The SAN added, “I have never heard that the head of the Customs wears anything apart from the service uniform. It will look mischievous if the head of the Customs wears caftan to review a parade. If someone knows he cannot conform to tradition of an institution, then he should leave. It is like a lawyer, who says he doesn’t want to wear wig and gown to the high court. Is that possible? You don’t expect a lawyer to go to court with babaringa.
“I think there is a law in Customs Act that stipulates that uniform should be worn. Why would someone say because ‘I am a Colonel, I don’t want to wear uniform (of Customs)’.
In his reaction, a Lagos-based lawyer, Mr.
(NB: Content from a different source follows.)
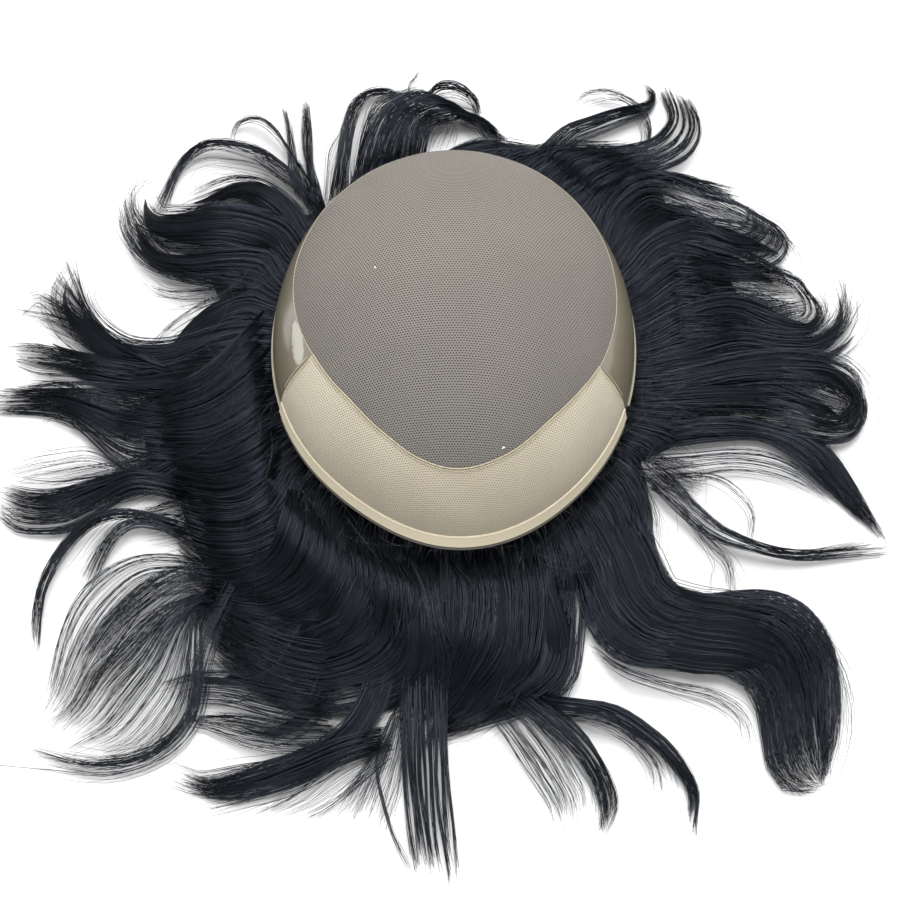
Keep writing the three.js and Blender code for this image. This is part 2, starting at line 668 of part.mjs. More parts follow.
// One lock: a flat-bottomed section carried along its path over the table
function lockBody(row) {
  const start = tablePlace(row.root, LOCK_START);
  const places = row.path.map(([direction, far]) => tablePlace(direction, far * HAIR_LENGTH));
  const curve = new THREE.CatmullRomCurve3([start, ...places], false, 'centripetal');
  const rootDepth = RIM_HEIGHT - LACE_EDGE_DROP - ROOT_CLEARANCE;
  const outline = row.width < THIN_LOCK_WIDTH ? THIN_LOCK_SECTION : LOCK_SECTION;
  const stations = Math.round(LOCK_STEPS_A_POINT * row.path.length);
  const sections = [];
  for (let station = 0; station <= stations; station += 1) {
    const share = station / stations;
    const centre = curve.getPoint(share);
    const side = new THREE.Vector3(0, 0, 1).cross(curve.getTangent(share));
    const fade = share ** 3;
    const swell = Math.min(1, 0.8 + 0.8 * share) * (1 - (1 - TIP_WIDTH_SHARE) * fade);
    const widest = TIGHTEST_BEND_SHARE * bendRadius(curve, share);
    const halfWidth = Math.min((row.width * HAIR_LENGTH * swell) / 2, widest);
    const settle = smooth(share / 0.5);
    const tipDepth = row.depth * HAIR_LENGTH * (1 - (1 - TIP_DEPTH_SHARE) * fade);
    const halfDepth = lerp(rootDepth, tipDepth, settle) / 2;
    const lift = row.lift * HAIR_LENGTH * Math.sin(Math.PI * share) ** 2;
    centre.z = halfDepth + lift * settle;
    const sink = LOCK_SINK * (1 - settle) + LOCK_SINK / 2;
    sections.push(outline.map(({ across, up }) => {
      const point = centre.clone().addScaledVector(side, across * halfWidth);
      point.z += up * halfDepth - sink;
      return point;
    }));
  }
  return loft(sections, false);
}

function toSolid(geometry) {
  return new manifold.Manifold(new manifold.Mesh({
    numProp: 3,
    vertProperties: new Float32Array(geometry.getAttribute('position').array),
    triVerts: new Uint32Array(geometry.getIndex().array),
  }));
}

function toGeometry(solid) {
  const mesh = solid.getMesh();
  const geometry = new THREE.BufferGeometry();
  geometry.setAttribute('position', new THREE.BufferAttribute(mesh.vertProperties, 3));
  geometry.setIndex(new THREE.BufferAttribute(mesh.triVerts, 1));
  geometry.computeVertexNormals();
  return geometry;
}

// All locks joined to the closed mass, and cut off level where they lie on the table
function hairLocks() {
  let hair = toSolid(hairMass());
  for (const row of LOCKS) {
    hair = hair.add(toSolid(lockBody(row)));
  }
  const spread = 2 * (2 * HAIR_LENGTH + RIM_WIDTH);
  const table = new THREE.BoxGeometry(spread, spread, RIM_HEIGHT);
  table.translate(0, 0, -RIM_HEIGHT / 2);
  table.deleteAttribute('normal');
  table.deleteAttribute('uv');
  return toGeometry(hair.subtract(toSolid(mergeVertices(table))));
}

function piece(name, geometry, finish) {
  const mesh = new THREE.Mesh(geometry, new THREE.MeshStandardMaterial(finish));
  mesh.name = name;
  return mesh;
}

const netFinish = { color: '#978f86', roughness: 0.75, metalness: 0 };
const skinFinish = { color: '#93897a', roughness: 0.3, metalness: 0 };
const laceFinish = { color: '#bdb29b', roughness: 0.85, metalness: 0 };
const hairFinish = { color: '#15181c', roughness: 0.4, metalness: 0 };

const cap = new THREE.Group();
cap.add(
  piece('crown_net', crownNet(), netFinish),
  piece('skin_band', skinBand(), skinFinish),
  piece('front_lace', frontLace(), laceFinish),
  piece('lace_hem', laceHem(), laceFinish),
  piece('lace_edge', laceEdge(), laceFinish),
  piece('crown_seam', crownSeam(), laceFinish),
  piece('left_join_seam', joinSeam(LEFT_JOIN), laceFinish),
  piece('right_join_seam', joinSeam(RIGHT_JOIN), laceFinish),
  piece('skin_edge', skinEdge(), skinFinish),
);

const hair = new THREE.Group();
hair.add(
  piece('crown_hair', crownHair(), hairFinish),
  piece('hair_locks', hairLocks(), hairFinish),
);

// The origin goes under the middle of the whole hairpiece
const hairpiece = new THREE.Group();
hairpiece.add(cap, hair);
const middle = new THREE.Box3().setFromObject(hairpiece).getCenter(new THREE.Vector3());
cap.position.set(-middle.x, -middle.y, 0);
hair.position.copy(cap.position);

export default hairpiece;
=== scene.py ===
"""Toupee hairpiece lying inside out on a pale table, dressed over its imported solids.

The cap of net, skin and lace stands dome up with its scalp side outwards. Its hair
comes out from under the rim and fans out over the table. Sizes are millimetres and
angles are degrees until a mesh is made, and the front of the cap faces -Y.
"""

import logging
import math
from collections.abc import Callable, Sequence
from dataclasses import dataclass, field
from enum import Enum

import bpy
import numpy as np
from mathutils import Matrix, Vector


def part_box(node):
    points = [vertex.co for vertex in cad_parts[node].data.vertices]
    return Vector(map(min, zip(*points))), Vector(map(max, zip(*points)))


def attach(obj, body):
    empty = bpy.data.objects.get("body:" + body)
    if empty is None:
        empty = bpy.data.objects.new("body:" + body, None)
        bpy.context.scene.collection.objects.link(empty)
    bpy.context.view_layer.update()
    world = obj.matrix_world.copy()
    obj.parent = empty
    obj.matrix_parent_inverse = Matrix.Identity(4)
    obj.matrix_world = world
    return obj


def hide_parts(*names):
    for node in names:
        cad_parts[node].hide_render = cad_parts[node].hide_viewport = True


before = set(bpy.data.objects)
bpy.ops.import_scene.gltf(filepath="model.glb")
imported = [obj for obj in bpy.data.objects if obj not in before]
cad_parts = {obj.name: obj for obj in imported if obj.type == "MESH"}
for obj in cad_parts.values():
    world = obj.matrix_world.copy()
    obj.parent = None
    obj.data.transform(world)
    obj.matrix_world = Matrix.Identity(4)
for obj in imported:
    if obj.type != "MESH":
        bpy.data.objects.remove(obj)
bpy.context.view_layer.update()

log = logging.getLogger("hairpiece")

MM = 0.001
SEED = 4093

Array = np.ndarray
Place = Callable[[Array, Array], tuple[Array, Array]]


def linear(code: str) -> tuple[float, float, float, float]:
    """Turn an sRGB hex colour into linear values.

    Args:
        code: Six hex digits after a hash sign.

    Returns:
        Linear red, green, blue and a full alpha.
    """
    shares = [int(code[place:place + 2], 16) / 255 for place in (1, 3, 5)]
    values = [v / 12.92 if v <= 0.04045 else ((v + 0.055) / 1.055) ** 2.4 for v in shares]
    return (*values, 1.0)


def add(tree: bpy.types.NodeTree, kind: str, inputs: dict | None = None,
        **settings: object) -> bpy.types.Node:
    """Add a node with its settings, and set or link its inputs.

    Args:
        tree: The material's or world's node tree.
        kind: The node's type name.
        inputs: Socket name or number to a value, or to the output linked into it.
        **settings: The node's own properties.

    Returns:
        The new node.
    """
    node = tree.nodes.new(kind)
    for name, value in settings.items():
        setattr(node, name, value)
    for socket, value in (inputs or {}).items():
        if isinstance(value, bpy.types.NodeSocket):
            tree.links.new(value, node.inputs[socket])
        else:
            node.inputs[socket].default_value = value
    return node


def new_material(name: str) -> tuple[bpy.types.Material, bpy.types.NodeTree]:
    """Make an empty node material of that name, and return it with its node tree.

    Args:
        name: The material's name.

    Returns:
        The material and its node tree.
    """
    material = bpy.data.materials.new(name)
    material.use_nodes = True
    material.node_tree.nodes.clear()
    return material, material.node_tree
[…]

Jiti Ogunye, said the senators were being unreasonable for their insistence that Ali must appear before the Senate dressed in the uniform of the NCS when they knew all along that he was a retired military officer and not a commissioned customs officer.
“The Comptroller General was appointed by the President and cleared by the Senate. The Senate knew while he was being cleared that he was and he is still a retired military officer. Everyone in the country knew he was not a commissioned customs officer. What is the rationale or the reasonableness of the insistence that he should be dressed in Customs uniform before appearing before them?
“Not being a commissioned Customs officer, can he even wear the Customs uniform? Apart from the absence of any law that compels him (Ali) to wear the Customs uniform, I am underscoring the unreasonableness of the insistence of the Senate on his wearing the customs uniform,” Ogunye said.